▶ **WHAT TO DO**
The exercise asks for every line of the data to be reproduced exactly.

▶ **INPUT MATERIAL**
★ ★ ★ ★ ★

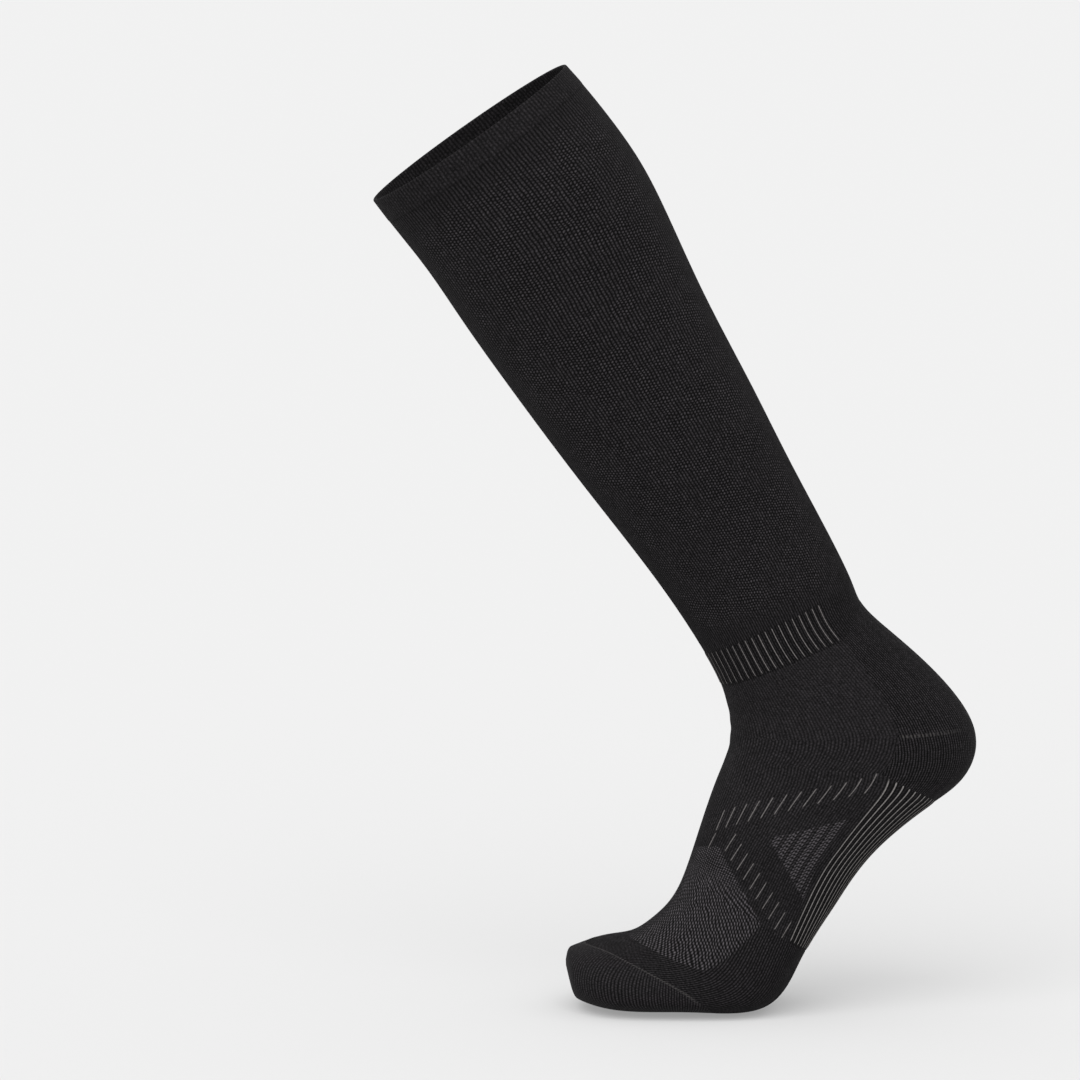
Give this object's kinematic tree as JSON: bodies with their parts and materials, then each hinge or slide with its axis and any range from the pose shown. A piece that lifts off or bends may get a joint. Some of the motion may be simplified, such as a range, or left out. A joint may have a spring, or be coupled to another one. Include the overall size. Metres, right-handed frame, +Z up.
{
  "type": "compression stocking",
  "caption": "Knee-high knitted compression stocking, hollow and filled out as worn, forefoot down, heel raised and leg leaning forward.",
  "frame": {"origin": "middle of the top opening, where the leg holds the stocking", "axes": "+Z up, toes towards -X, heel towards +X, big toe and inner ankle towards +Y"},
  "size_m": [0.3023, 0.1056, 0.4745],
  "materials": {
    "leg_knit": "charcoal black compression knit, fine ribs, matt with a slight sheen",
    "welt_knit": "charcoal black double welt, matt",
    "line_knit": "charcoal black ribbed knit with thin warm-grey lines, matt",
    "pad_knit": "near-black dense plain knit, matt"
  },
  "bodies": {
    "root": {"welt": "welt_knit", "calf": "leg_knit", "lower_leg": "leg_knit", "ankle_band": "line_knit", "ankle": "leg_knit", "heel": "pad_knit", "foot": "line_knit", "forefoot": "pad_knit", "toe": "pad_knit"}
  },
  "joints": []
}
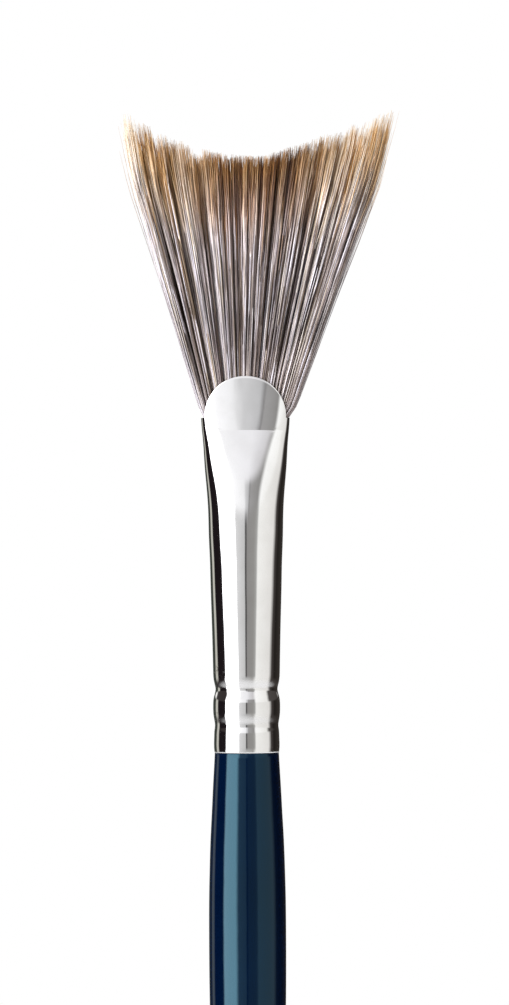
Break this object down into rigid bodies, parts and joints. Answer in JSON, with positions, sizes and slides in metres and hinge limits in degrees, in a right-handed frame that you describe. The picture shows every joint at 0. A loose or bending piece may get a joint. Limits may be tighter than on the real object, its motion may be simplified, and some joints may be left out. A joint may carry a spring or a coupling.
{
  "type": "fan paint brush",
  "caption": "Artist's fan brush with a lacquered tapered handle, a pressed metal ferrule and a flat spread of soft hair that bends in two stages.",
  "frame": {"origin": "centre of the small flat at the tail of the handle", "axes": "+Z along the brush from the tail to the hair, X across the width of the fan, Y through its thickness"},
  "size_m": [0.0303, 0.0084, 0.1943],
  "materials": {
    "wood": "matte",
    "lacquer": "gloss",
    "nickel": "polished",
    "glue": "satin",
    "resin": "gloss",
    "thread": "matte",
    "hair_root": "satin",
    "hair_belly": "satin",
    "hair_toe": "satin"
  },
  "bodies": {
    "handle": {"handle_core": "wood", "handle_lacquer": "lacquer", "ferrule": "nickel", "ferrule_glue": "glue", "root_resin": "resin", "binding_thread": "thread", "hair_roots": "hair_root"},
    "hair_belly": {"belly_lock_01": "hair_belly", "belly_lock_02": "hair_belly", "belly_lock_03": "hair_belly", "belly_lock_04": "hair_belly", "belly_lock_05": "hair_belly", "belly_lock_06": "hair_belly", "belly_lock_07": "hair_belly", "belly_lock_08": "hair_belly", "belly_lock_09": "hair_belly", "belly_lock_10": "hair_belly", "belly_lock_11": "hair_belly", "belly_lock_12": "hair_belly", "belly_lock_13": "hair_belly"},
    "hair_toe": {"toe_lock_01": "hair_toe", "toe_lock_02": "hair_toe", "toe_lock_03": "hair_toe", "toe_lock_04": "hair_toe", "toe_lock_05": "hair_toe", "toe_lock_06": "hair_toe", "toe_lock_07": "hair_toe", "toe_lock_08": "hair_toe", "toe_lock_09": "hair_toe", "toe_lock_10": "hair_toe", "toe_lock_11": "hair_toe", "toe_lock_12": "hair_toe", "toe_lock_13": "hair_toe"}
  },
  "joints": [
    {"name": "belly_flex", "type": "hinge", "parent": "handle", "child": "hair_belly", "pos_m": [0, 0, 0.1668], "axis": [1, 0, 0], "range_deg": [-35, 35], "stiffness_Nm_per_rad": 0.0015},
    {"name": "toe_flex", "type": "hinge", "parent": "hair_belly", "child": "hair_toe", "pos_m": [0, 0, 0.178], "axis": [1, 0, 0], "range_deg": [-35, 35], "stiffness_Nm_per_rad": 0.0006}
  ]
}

★ ★ ★ ★ ★

▶ **OUTPUT OF THE TASK**
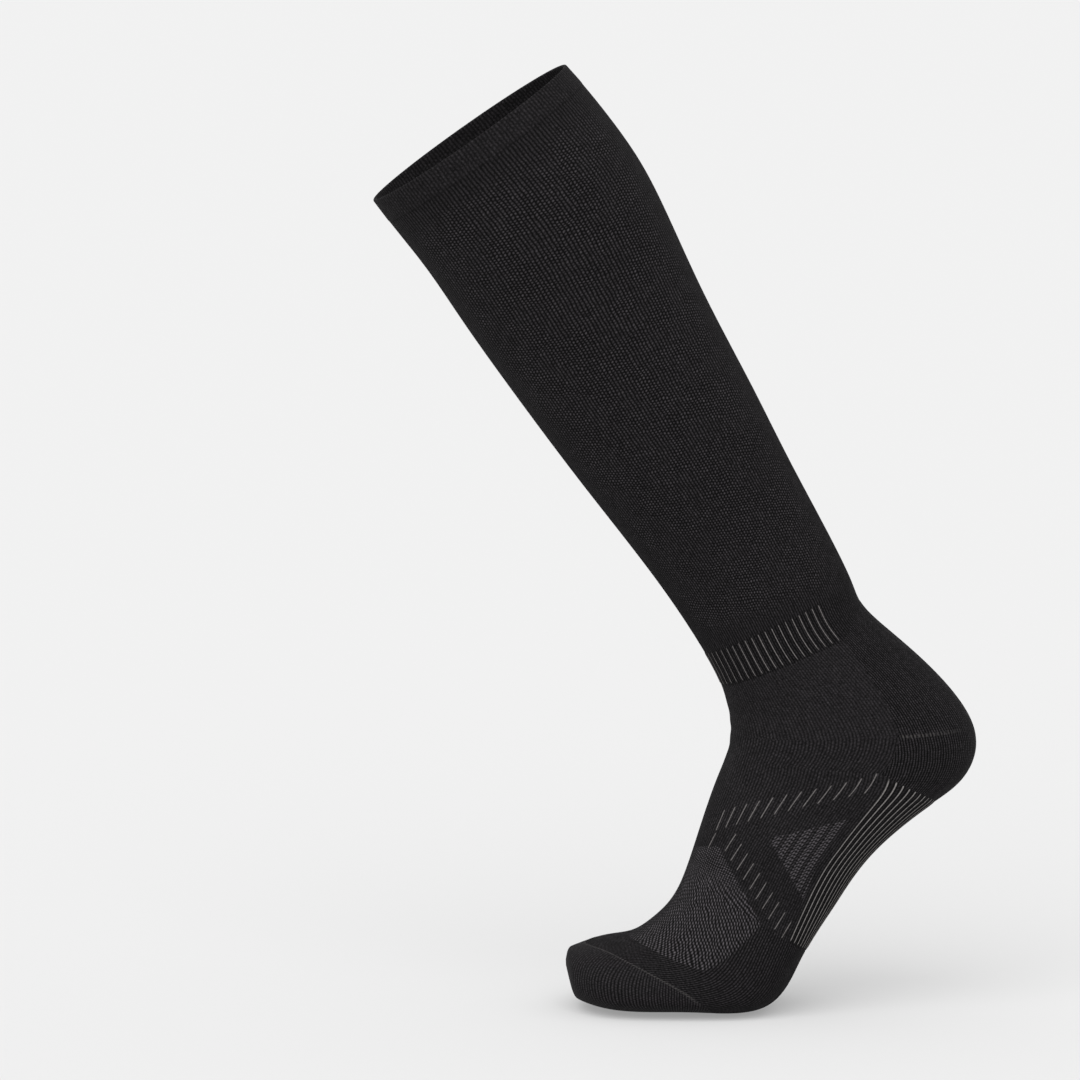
Give this object's kinematic tree as JSON: bodies with their parts and materials, then each hinge or slide with its axis and any range from the pose shown. A piece that lifts off or bends may get a joint. Some of the motion may be simplified, such as a range, or left out. A joint may have a spring, or be coupled to another one. Include the overall size. Metres, right-handed frame, +Z up.
{
  "type": "compression stocking",
  "caption": "Knee-high knitted compression stocking, hollow and filled out as worn, forefoot down, heel raised and leg leaning forward.",
  "frame": {"origin": "middle of the top opening, where the leg holds the stocking", "axes": "+Z up, toes towards -X, heel towards +X, big toe and inner ankle towards +Y"},
  "size_m": [0.3023, 0.1056, 0.4745],
  "materials": {
    "leg_knit": "charcoal black compression knit, fine ribs, matt with a slight sheen",
    "welt_knit": "charcoal black double welt, matt",
    "line_knit": "charcoal black ribbed knit with thin warm-grey lines, matt",
    "pad_knit": "near-black dense plain knit, matt"
  },
  "bodies": {
    "root": {"welt": "welt_knit", "calf": "leg_knit", "lower_leg": "leg_knit", "ankle_band": "line_knit", "ankle": "leg_knit", "heel": "pad_knit", "foot": "line_knit", "forefoot": "pad_knit", "toe": "pad_knit"}
  },
  "joints": []
}
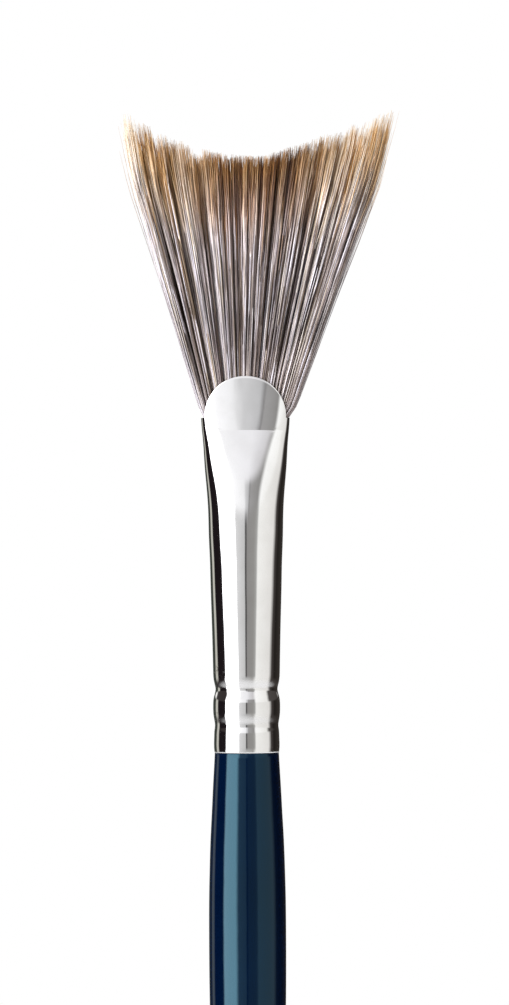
Break this object down into rigid bodies, parts and joints. Answer in JSON, with positions, sizes and slides in metres and hinge limits in degrees, in a right-handed frame that you describe. The picture shows every joint at 0. A loose or bending piece may get a joint. Limits may be tighter than on the real object, its motion may be simplified, and some joints may be left out. A joint may carry a spring or a coupling.
{
  "type": "fan paint brush",
  "caption": "Artist's fan brush with a lacquered tapered handle, a pressed metal ferrule and a flat spread of soft hair that bends in two stages.",
  "frame": {"origin": "centre of the small flat at the tail of the handle", "axes": "+Z along the brush from the tail to the hair, X across the width of the fan, Y through its thickness"},
  "size_m": [0.0303, 0.0084, 0.1943],
  "materials": {
    "wood": "matte",
    "lacquer": "gloss",
    "nickel": "polished",
    "glue": "satin",
    "resin": "gloss",
    "thread": "matte",
    "hair_root": "satin",
    "hair_belly": "satin",
    "hair_toe": "satin"
  },
  "bodies": {
    "handle": {"handle_core": "wood", "handle_lacquer": "lacquer", "ferrule": "nickel", "ferrule_glue": "glue", "root_resin": "resin", "binding_thread": "thread", "hair_roots": "hair_root"},
    "hair_belly": {"belly_lock_01": "hair_belly", "belly_lock_02": "hair_belly", "belly_lock_03": "hair_belly", "belly_lock_04": "hair_belly", "belly_lock_05": "hair_belly", "belly_lock_06": "hair_belly", "belly_lock_07": "hair_belly", "belly_lock_08": "hair_belly", "belly_lock_09": "hair_belly", "belly_lock_10": "hair_belly", "belly_lock_11": "hair_belly", "belly_lock_12": "hair_belly", "belly_lock_13": "hair_belly"},
    "hair_toe": {"toe_lock_01": "hair_toe", "toe_lock_02": "hair_toe", "toe_lock_03": "hair_toe", "toe_lock_04": "hair_toe", "toe_lock_05": "hair_toe", "toe_lock_06": "hair_toe", "toe_lock_07": "hair_toe", "toe_lock_08": "hair_toe", "toe_lock_09": "hair_toe", "toe_lock_10": "hair_toe", "toe_lock_11": "hair_toe", "toe_lock_12": "hair_toe", "toe_lock_13": "hair_toe"}
  },
  "joints": [
    {"name": "belly_flex", "type": "hinge", "parent": "handle", "child": "hair_belly", "pos_m": [0, 0, 0.1668], "axis": [1, 0, 0], "range_deg": [-35, 35], "stiffness_Nm_per_rad": 0.0015},
    {"name": "toe_flex", "type": "hinge", "parent": "hair_belly", "child": "hair_toe", "pos_m": [0, 0, 0.178], "axis": [1, 0, 0], "range_deg": [-35, 35], "stiffness_Nm_per_rad": 0.0006}
  ]
}